▶ _Data shown_
[Begin]

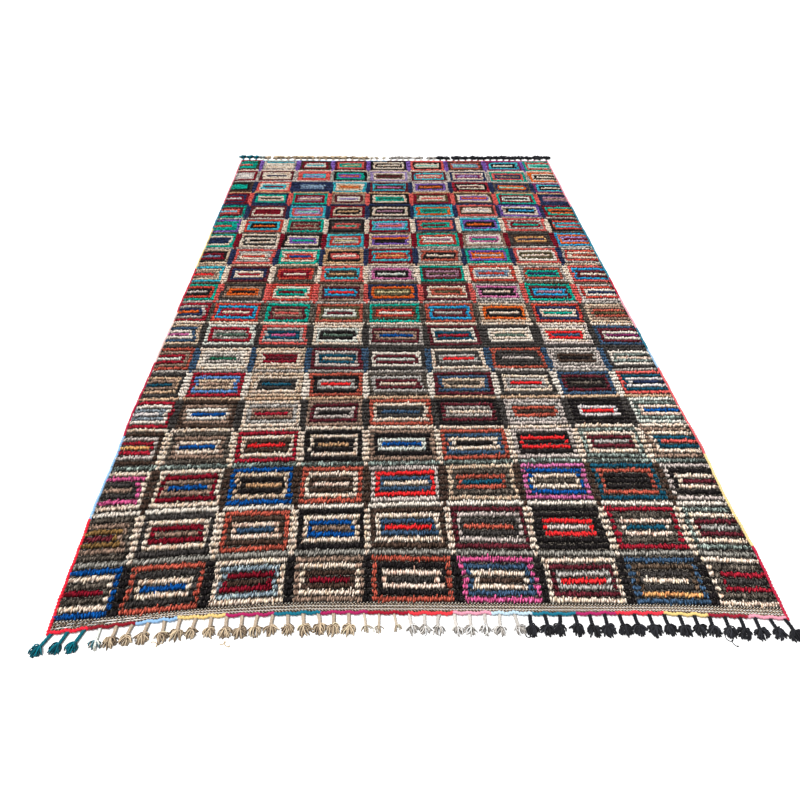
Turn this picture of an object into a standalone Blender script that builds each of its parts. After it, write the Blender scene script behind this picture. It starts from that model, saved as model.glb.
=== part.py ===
"""A hand-knotted rag rug lying flat: a ribbed field of rag pile with a flat-woven band at its near end,
a wrapped cord on all four edges, and tasselled fringes of four yarns at both ends.

The rug lies in the XY plane. +Y runs along its length, away from the end with the flat-woven band.
Lengths are in metres. The origin is under the middle of the whole rug, at floor level."""

import math
import random

import bmesh
import bpy
import numpy as np

MM = 0.001

# The cloth: the place of the cord's outside on both sides, and of the cord's middle at both ends.
SIDE_Y = (-1.57, -1.38, -1.20, -0.93, -0.75, 0.00, 1.00, 1.56)
LEFT_X = (-1.0055, -1.0145, -1.020, -1.020, -1.0235, -1.011, -1.003, -1.000)
RIGHT_X = (0.995, 1.004, 0.999, 1.009, 1.006, 0.999, 0.996, 0.998)
COLUMNS = (-1.0, -0.667, -0.333, 0.0, 0.333, 0.667, 1.0)
NEAR_Y = (-1.566, -1.531, -1.524, -1.533, -1.543, -1.550, -1.573)
FAR_Y = (1.553, 1.550, 1.547, 1.551, 1.549, 1.553, 1.557)

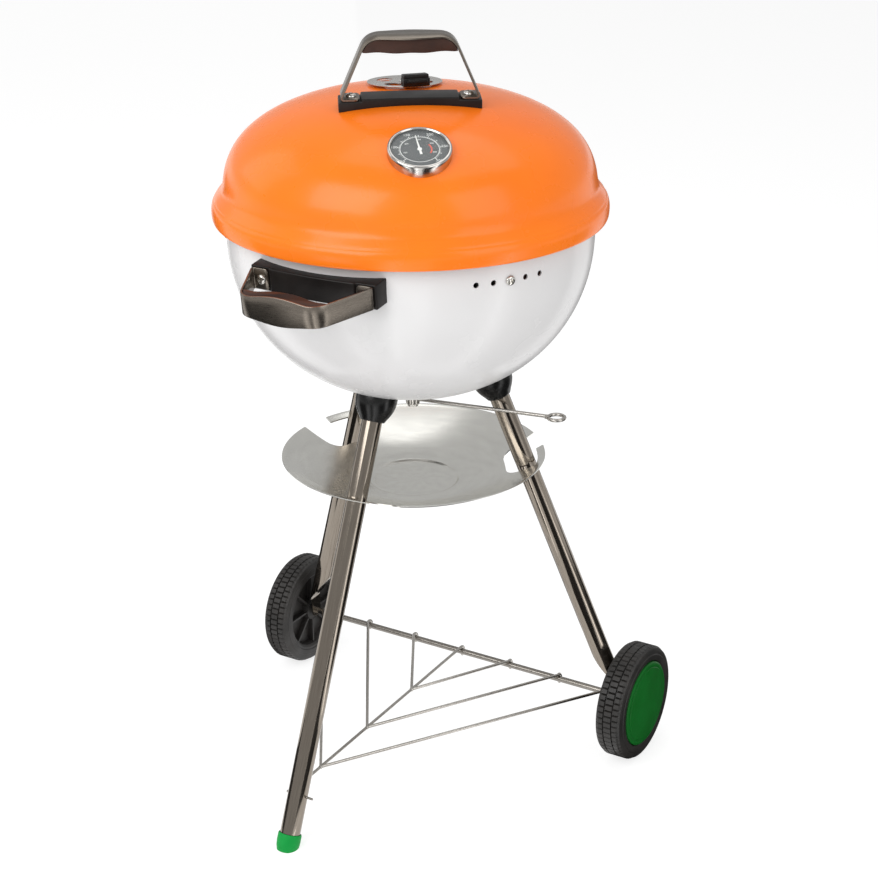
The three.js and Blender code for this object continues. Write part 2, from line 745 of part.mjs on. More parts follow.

[End]

▶ _Your objective_
All entries must be repeated verbatim.

▶ _Solution_
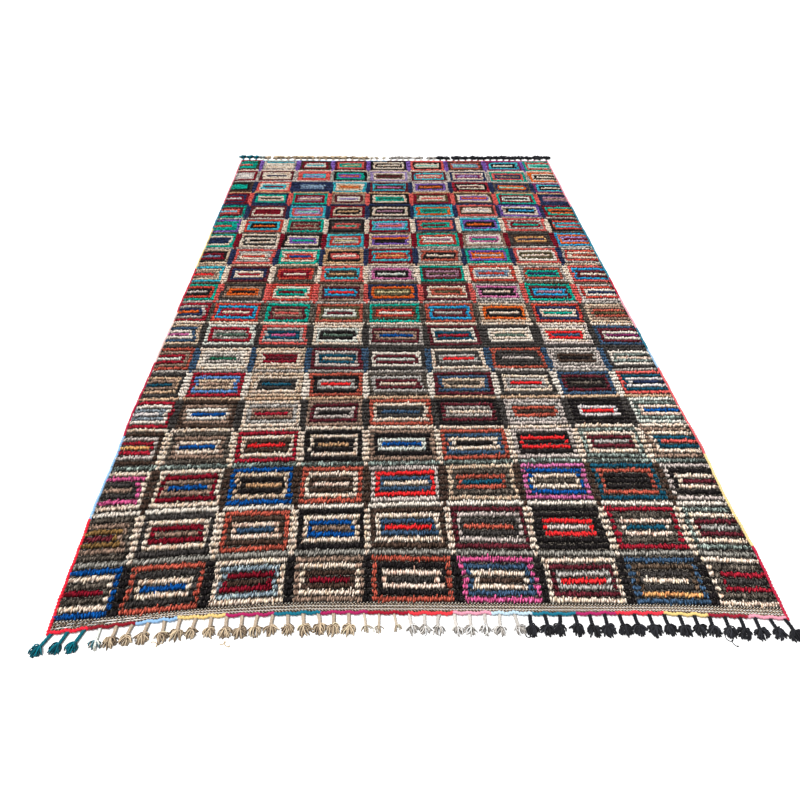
Turn this picture of an object into a standalone Blender script that builds each of its parts. After it, write the Blender scene script behind this picture. It starts from that model, saved as model.glb.
=== part.py ===
"""A hand-knotted rag rug lying flat: a ribbed field of rag pile with a flat-woven band at its near end,
a wrapped cord on all four edges, and tasselled fringes of four yarns at both ends.

The rug lies in the XY plane. +Y runs along its length, away from the end with the flat-woven band.
Lengths are in metres. The origin is under the middle of the whole rug, at floor level."""

import math
import random

import bmesh
import bpy
import numpy as np

MM = 0.001

# The cloth: the place of the cord's outside on both sides, and of the cord's middle at both ends.
SIDE_Y = (-1.57, -1.38, -1.20, -0.93, -0.75, 0.00, 1.00, 1.56)
LEFT_X = (-1.0055, -1.0145, -1.020, -1.020, -1.0235, -1.011, -1.003, -1.000)
RIGHT_X = (0.995, 1.004, 0.999, 1.009, 1.006, 0.999, 0.996, 0.998)
COLUMNS = (-1.0, -0.667, -0.333, 0.0, 0.333, 0.667, 1.0)
NEAR_Y = (-1.566, -1.531, -1.524, -1.533, -1.543, -1.550, -1.573)
FAR_Y = (1.553, 1.550, 1.547, 1.551, 1.549, 1.553, 1.557)

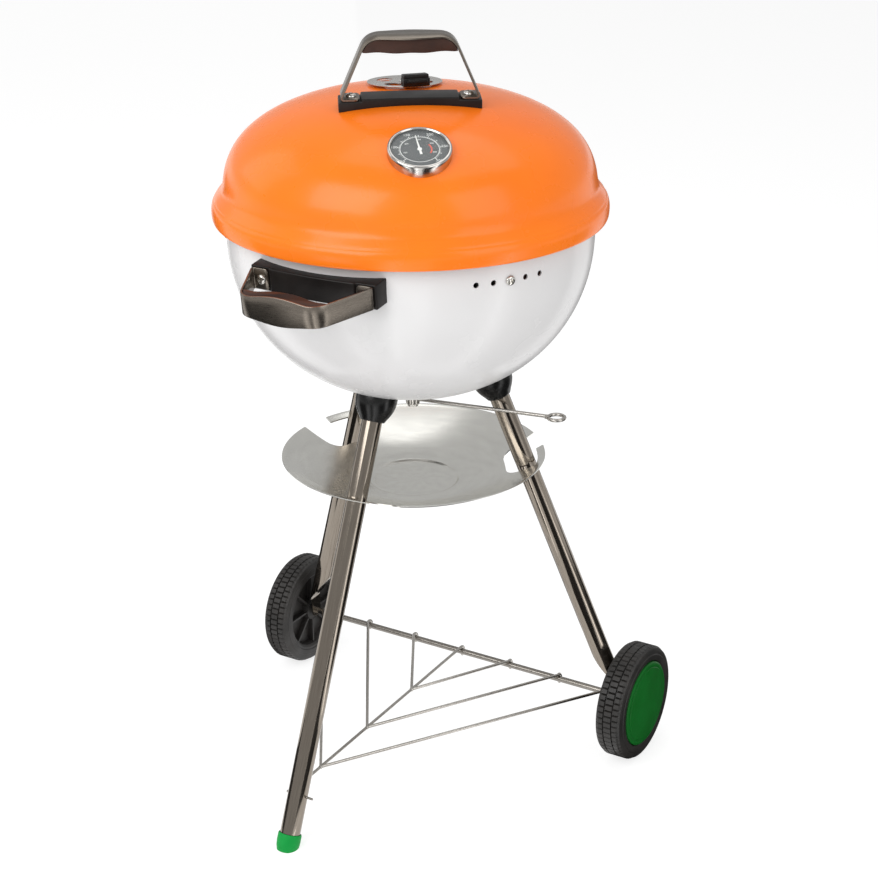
The three.js and Blender code for this object continues. Write part 2, from line 745 of part.mjs on. More parts follow.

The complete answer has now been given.